Revelation 1:7 says, “Behold, he is coming with the clouds, and every eye will see him, even those who pierced him, and all tribes of the earth will wail on account of him.” But then it says in Revelation 19, speaking of this, “I saw heaven standing open and there before me was a white horse, whose rider is called Faithful and True. With justice he judges and makes war. His eyes are like blazing fire, and on his head are many crowns. He has a name written on him that no one knows but he himself. He is dressed in a robe dipped in blood, and his name is the Word of God. The armies of heaven were following him, riding on white horses and dressed in fine linen, white and clean. (That’s us, by the way.) Out of his mouth comes a sharp sword with which to strike down the nations. ‘He will rule them with an iron scepter.’ He treads the winepress of the fury of the wrath of God Almighty. On his robe and on his thigh he has this name written: KING OF KINGS AND LORD OF LORDS.”

There’s your sweet little lamb! Sit down if you can. Sit down if you dare but you might want to be ready because it could happen at any second. We are going to be looking at some Old Testament prophesies that Jesus fulfilled pretty soon but I will just tell you that there are no prophesies left that need to be fulfilled. Everything has happened. Everything is done. We are just the bride waiting for her Bridegroom and it could happen any time.

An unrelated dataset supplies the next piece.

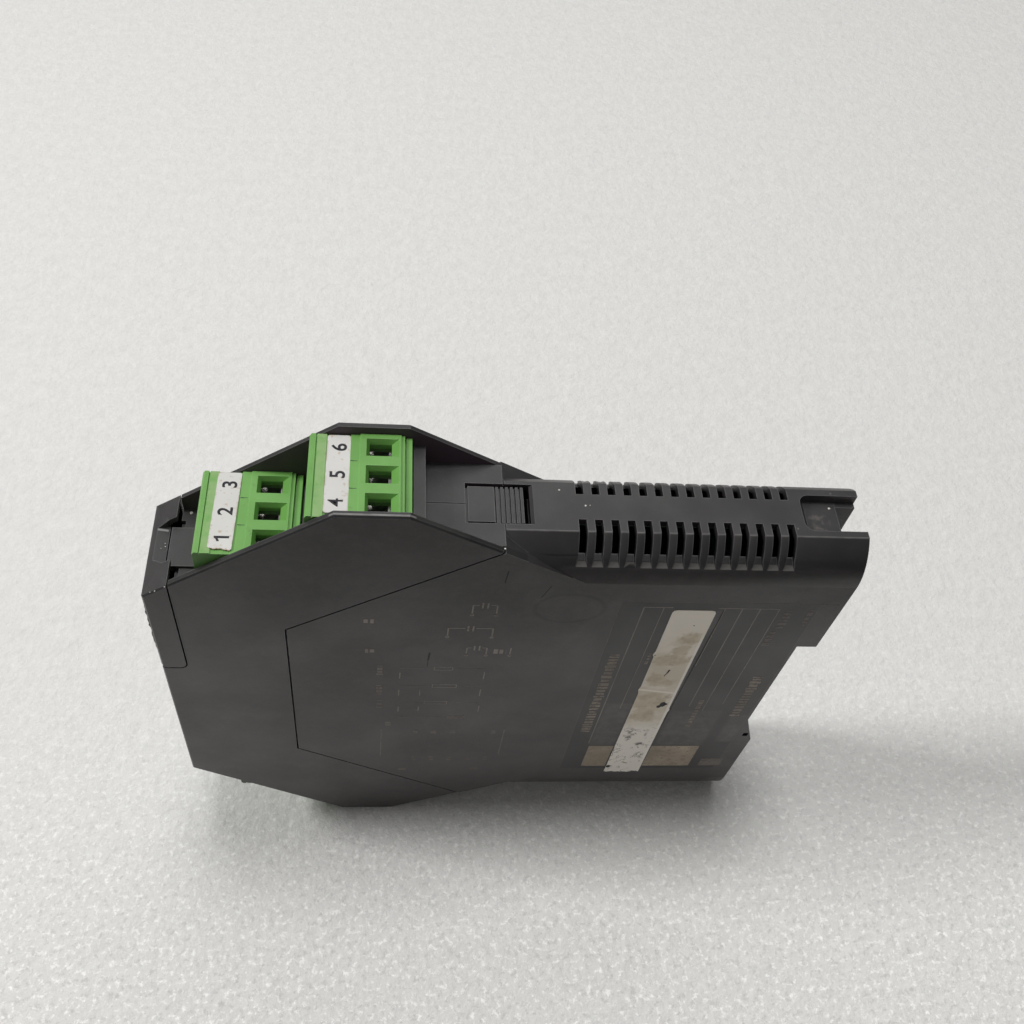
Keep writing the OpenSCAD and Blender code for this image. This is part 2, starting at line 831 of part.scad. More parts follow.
module contact_pins(n) {
    pin_top = 8;
    color([0.85, 0.83, 0.75]) place() in_well(n) each_pole()
        block([pin_x - pin_half, -pin_half, -header_gap], [pin_x + pin_half, pin_half, pin_top]);
}

// Circuit boards and what is on them

// Outline of the main board, stepped around the wells
front_step = front_well_floor - header_gap;
rear_step = rear_well_floor - header_gap;
main_edge = [
    [6.2, front_step], [25.5, front_step], [25.5, rear_step], [42.2, rear_step],
    [42.2, board_half], [board_rear, board_half]
];

module main_board() {
    color([0.1, 0.35, 0.2]) place() slab(concat(main_edge, below(main_edge)), board_y, board_face);
}

module power_board() {
    power_start = 44;
    color([0.1, 0.35, 0.2]) place()
        block([power_start, power_y, -board_half], [board_rear, power_y + board_t, board_half]);
}

module board_link() {
    color([0.15, 0.15, 0.15]) place() block([62, board_face, -20], [64.5, power_y, -8]);
}

module controller_chip() {
    color([0.12, 0.12, 0.13]) place() block([50, board_face, -6], [60, board_face + 1.4, 4]);
}

module isolator(z) {
    color([0.14, 0.14, 0.15]) place() block([60, board_face, z], [69, board_face + 3.5, z + 8]);
}

window_low = [core_start[0] + core_yoke, core_start[1] + core_yoke];
window_high = core_start + core_size - [core_yoke, core_yoke];
leg_middle = (window_low[0] + window_high[0]) / 2;
leg_x = [leg_middle - core_leg / 2, leg_middle + core_leg / 2];

module transformer_core() {
    high = core_start + core_size;
    color([0.25, 0.25, 0.27]) place() difference() {
        block([core_start[0], core_y[0], core_start[1]], [high[0], core_y[1], high[1]]);
        block([window_low[0], core_y[0] - 1, window_low[1]], [leg_x[0], core_y[1] + 1, window_high[1]]);
        block([leg_x[1], core_y[0] - 1, window_low[1]], [window_high[0], core_y[1] + 1, window_high[1]]);
    }
}

// Copper coil around the middle leg
module transformer_winding() {
    color([0.7, 0.42, 0.2]) place() difference() {
        block([window_low[0], board_face, window_low[1]], [window_high[0], power_y, window_high[1]]);
        block([leg_x[0], core_y[0], window_low[1] - 1], [leg_x[1], core_y[1], window_high[1] + 1]);
    }
}

module capacitor(z) {
    can_r = 3.2;
    can_h = 13;
    color([0.2, 0.22, 0.3]) place() translate([96, board_face + can_r, z]) cylinder(r = can_r, h = can_h);
}

module light_pipe() {
    flange_r = 2.2;
    color([0.85, 0.85, 0.8]) place() translate([0, 0, light_z]) rotate([0, 90, 0]) {
        translate([0, 0, 0.05]) cylinder(r = light_r, h = 7.95);
        translate([0, 0, front_wall]) cylinder(r = flange_r, h = 0.8);
    }
}

module power_led() {
    color([0.5, 0.8, 0.5]) place() block([8, board_face, light_z - 1.5], [11, 1.2, light_z + 1.5]);
}

module program_socket() {
    shell = [4.8, 12];
    color([0.12, 0.12, 0.12]) place() difference() {
        block([shell[0], board_face, 14.6], [shell[1], 3.5, 22.4]);
        block([shell[0] - 1, board_face + 1, 15.6], [shell[1] - 2, 2.5, 21.4]);
    }
}

front_housing();
rear_housing();
front_flap();
flap_label();
rating_label();
side_sticker();
rail_foot();
foot_spring();
light_pipe();
program_socket();
main_board();
power_board();
board_link();
controller_chip();
isolator(14);  // isolator_1
isolator(26);  // isolator_2
transformer_core();
transformer_winding();
capacitor(14);  // capacitor_1
capacitor(-28);  // capacitor_2
power_led();
for (n = [1:4]) {
    plug_body(n);
    marker_strip(n);
    wire_clamps(n);
    pin_header(n);
    contact_pins(n);
}
for (i = [1:12]) {
    clamp_screw(i);
}
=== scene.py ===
"""Looks of the slim signal transmitter: camera, light, materials, print, labels and terminal numbers."""

import json
import math
import random

import bmesh
import bpy
from mathutils import Matrix, Vector
from mathutils import noise as mnoise


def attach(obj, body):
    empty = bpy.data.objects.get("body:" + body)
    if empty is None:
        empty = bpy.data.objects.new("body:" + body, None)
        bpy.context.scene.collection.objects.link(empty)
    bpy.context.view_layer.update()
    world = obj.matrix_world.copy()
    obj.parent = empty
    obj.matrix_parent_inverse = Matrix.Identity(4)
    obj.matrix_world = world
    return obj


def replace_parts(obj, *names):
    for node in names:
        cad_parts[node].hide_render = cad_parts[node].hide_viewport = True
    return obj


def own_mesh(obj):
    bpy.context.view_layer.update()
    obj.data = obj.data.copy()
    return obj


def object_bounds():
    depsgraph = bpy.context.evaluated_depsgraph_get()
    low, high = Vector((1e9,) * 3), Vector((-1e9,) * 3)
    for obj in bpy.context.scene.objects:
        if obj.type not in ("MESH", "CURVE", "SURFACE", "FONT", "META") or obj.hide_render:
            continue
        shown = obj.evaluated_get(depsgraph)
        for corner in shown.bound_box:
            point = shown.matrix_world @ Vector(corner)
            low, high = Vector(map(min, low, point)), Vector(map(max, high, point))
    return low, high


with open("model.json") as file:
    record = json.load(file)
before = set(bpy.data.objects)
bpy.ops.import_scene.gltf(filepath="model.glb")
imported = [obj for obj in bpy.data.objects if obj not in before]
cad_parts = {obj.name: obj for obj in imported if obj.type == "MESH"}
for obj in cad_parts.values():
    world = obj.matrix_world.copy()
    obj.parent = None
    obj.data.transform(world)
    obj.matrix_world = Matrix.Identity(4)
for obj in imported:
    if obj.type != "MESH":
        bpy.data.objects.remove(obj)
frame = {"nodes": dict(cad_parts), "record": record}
cad_low, cad_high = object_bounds()

MM = 0.001
FRONT_X = cad_low[0]
MID_Y = (cad_low[1] + cad_high[1]) / 2
MID_Z = (cad_low[2] + cad_high[2]) / 2
HALF_W = (cad_high[1] - cad_low[1]) / 2 / MM
HOUSING = "housing"
FLAP = "flap"


def at(x, y, z):
    """A point of the module in mm: x behind the front face, y off the middle plane, z above mid-height."""
    return Vector((FRONT_X + x * MM, MID_Y + y * MM, MID_Z + z * MM))


# Camera

CAMERA_PLACE = at(35.45, -97.6, 177.8)
CAMERA_AIM = at(55.96, 0, 44.93)
CAMERA_ROLL = math.radians(11.03)
CAMERA_LENS = 37.905
SENSOR = 36


def make_camera():
    data = bpy.data.cameras.new("camera")
    data.sensor_width = SENSOR
    data.lens = CAMERA_LENS
    data.clip_start = 0.001
    camera = bpy.data.objects.new("camera", data)
    bpy.context.scene.collection.objects.link(camera)
    forward = (CAMERA_AIM - CAMERA_PLACE).normalized()
    level = forward.cross(Vector((0, 0, 1))).normalized()
    lift = level.cross(forward)
    right = level * math.cos(CAMERA_ROLL) + lift * math.sin(CAMERA_ROLL)
    up = lift * math.cos(CAMERA_ROLL) - level * math.sin(CAMERA_ROLL)
    turn = Matrix((right, up, -forward)).transposed().to_4x4()
    camera.matrix_world = Matrix.Translation(CAMERA_PLACE) @ turn
    bpy.context.scene.camera = camera


# Floor and light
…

Are you ready? If He came right now (and I pray that He does) are you doing what you want Him to find you doing? Have you told the people in your life that need to be told? Is there any sin in your life that you are aware of that is unforgiven and unrepented of? Is there any barrier between you and God right now? In Psalm 139, King David said, Search me, O God, and know my heart; test me and know my concerns. 24See if there is any offensive way in me.” Let’s do that right now. If you have never asked God for forgiveness and accepted what Jesus did on the cross for you, today is the day of salvation. Allow God’s Holy Spirit to come into your life and change you. Do it right now as the music plays.